Note: The starter code already implements (and uses) an input parser for you. The documentation for this parser can be found in include/parser.h.

Regardless of whether you choose to use our provided input parser or develop your own, it is recommended that you observe the interpretation of the above examples and more using the provided parseview program in the starter code.

Builtin Commands

Builtin commands are commands supported by the shell which do not require running an external program.

For all bulitin commands, if the user provides an invalid input (such as incorrect number of arguments, provides a non-existent file or directory, etc.), your shell should print an approprite error message on stderr and indicate the command failure status in the prompt.

Important

Note: All required builtin commands are implemented in the starter code (in src/shell_builtins.c) for you already. This is provided for reference if you decide to not use that portion of the starter code.

The provided starter code also implements history and help builtin commands. It is not required that you implement these. You are free to discard these commands if you don't want them.

Finally, builtin commands (cd and exit) do not need to work with pipelines of more than a single command, nor input or output files.

The exit command takes zero or one arguments. If zero, the shell should exit with the last return code. If one argument is passed, it should be a number indicating the exit code to exit with.

The cd command takes one argument, the directory to change to, which can be a relative or absolute path.

If cd is called with no arguments, it should change to your home directory (as specified by the HOME environment variable).

An Introduction to the Starter Code

The starter code provides an input loop, input parser, and builtin commands, as well as a Makefile, but does not dictate how you should structure the code for external commands, pipelines, or redirection.

It's up to you to break your code into useful helper functions, or even separate files entirely.

You'll want to start taking a look at src/dispatcher.c, where dispatch_external_command will be the entry point into your code. If you do it right, hopefully you'll find that dispatch_external_command turns out to just be a very short function that calls out to some of your other functions that you've written.

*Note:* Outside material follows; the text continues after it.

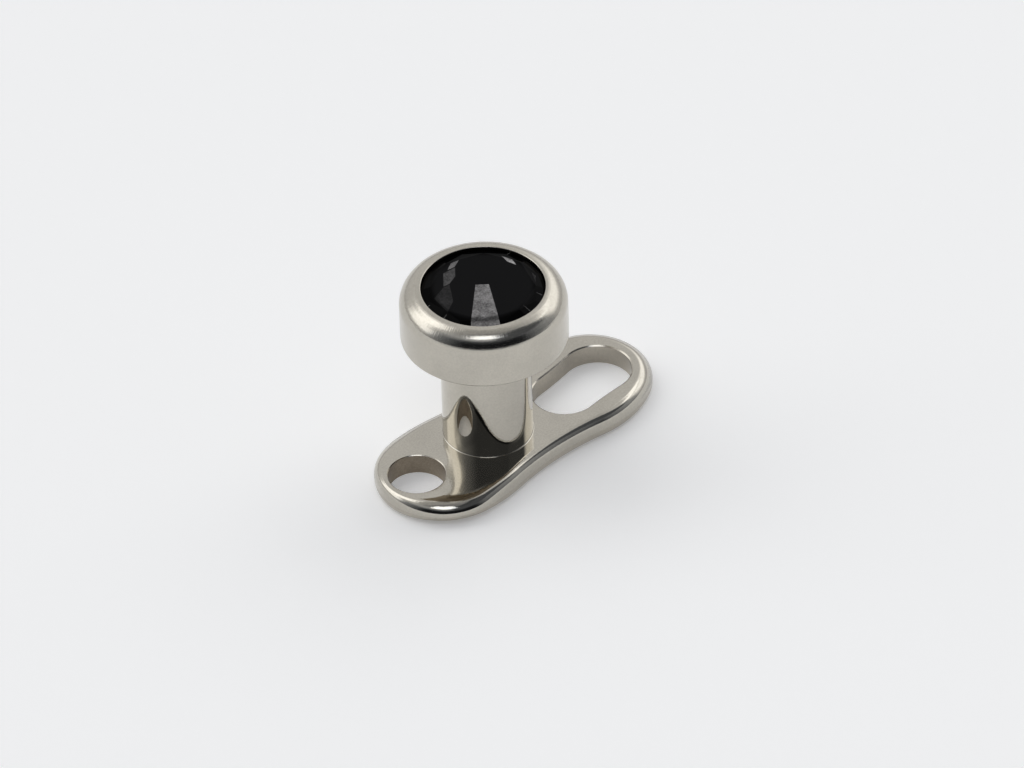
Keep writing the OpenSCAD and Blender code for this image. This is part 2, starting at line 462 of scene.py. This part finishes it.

If you are just opening the starter code and want to look for somewhere to start, try this:

  1. Run make and observe the output directories and where the programs end up.
  2. Run ./shell. Observe the working builtin commands, and what happens if you try to run an external command.
  3. Run ./parseview and type some commands. Each output shows the resultant struct command structure than you'll get at dispatch_external_command. Use this tool to rationalize the meaning of each of the fields in the struct.
  4. Open the src/dispatcher.c, read thru the comments in there.
  5. Start hacking away at dispatch_external_command!

Reference Executables

Provided for you are two reference executable files called shell_d1 and shell_d2. They are working versions of D1 and D2 that score 100% in the autograder. You may use them to help understand the behavior of a working project. They are included in this template repository and can be run with ./shell_d1 or ./shell_d2. Things to keep in mind about the reference executables:

  • They were developed on Docker image and are only guaranteed to work there.
  • They are instructor versions and you may not execute them from within your own code. The autograder checks for this and you will get a zero.

Grading

Each deliverable is 50% of the grade. For each deliverable, you'll be graded on:

  • Functionality (the specific features we ask for in this document). This is most of the grade.
  • Code Quality
    • Follows Linux Kernel Style Guide.
    • Useful error messages are printed to stderr when a system call fails.
    • All opened files are closed before your program exits.
    • All heap memory allocated explicitly is freed with free().
    • Memory safety:
      • strcat, sprintf, and strcpy are not used.
      • Corruption impossible.
      • No segmentation faults.
      • Use ./shell.debug for additional memory safety testing.
    • Avoids monolithic functions. Makes good use of helper functions.
  • Correct Submission
    • Code compiles without errors (note: you will receieve a zero on functionality as well if this is not true)
    • Code submitted with make-submission
  • For D2 only: no regressed features from D1.

Warning

You will receive a zero on the project if your code anyhow depends on one of the system shells. Do not use system() or popen(): these depend on the system shells.

Additional Resources

  • Don't forget the man pages! System functions are under man 2, and library functions under man 3.
  • Ask questions in the online discussion board. If you are going to post code, please keep the post private as to comply with the collaboration policy.
  • Please attend office hours if you find yourself falling behind. Don't wait until the last week to seek help.

Tips

1: Use the VS Code workspace

If you're using VS Code (which we recommend), you can open the project-2.code-workspace file and click the Open Workspace button. This will open the project in a new window with the recommended settings. We've also included a debug configuration, allowing you to debug your program - all you need to do is go to the debug tab and click the green play button.

Collaboration Policy

This is an individual project. All code you submit should be written by yourself. You should not share your code with others.

Please see the syllabus for the full collaboration policy.

Warning

Plagarism will be punished harshly!

Please do keep any Git repos private, even after you finish this course. This will keep the project fun for future students!

Submitting Your Project

Submission of your project will be handled via Gradescope.

  1. Create the submission file using the provided make-submission script:
./make-submission
  1. This will create a .zip file named $USER-submission (e.g., for me, this would be named lhenke-submission.zip).

  2. Submit this .zip file to Gradescope. You will get a confirmation email if you did this correctly.

Warning

You are REQUIRED to use make-submission to form the .zip file. Failure to do so may cause your program to not compile on Gradescope.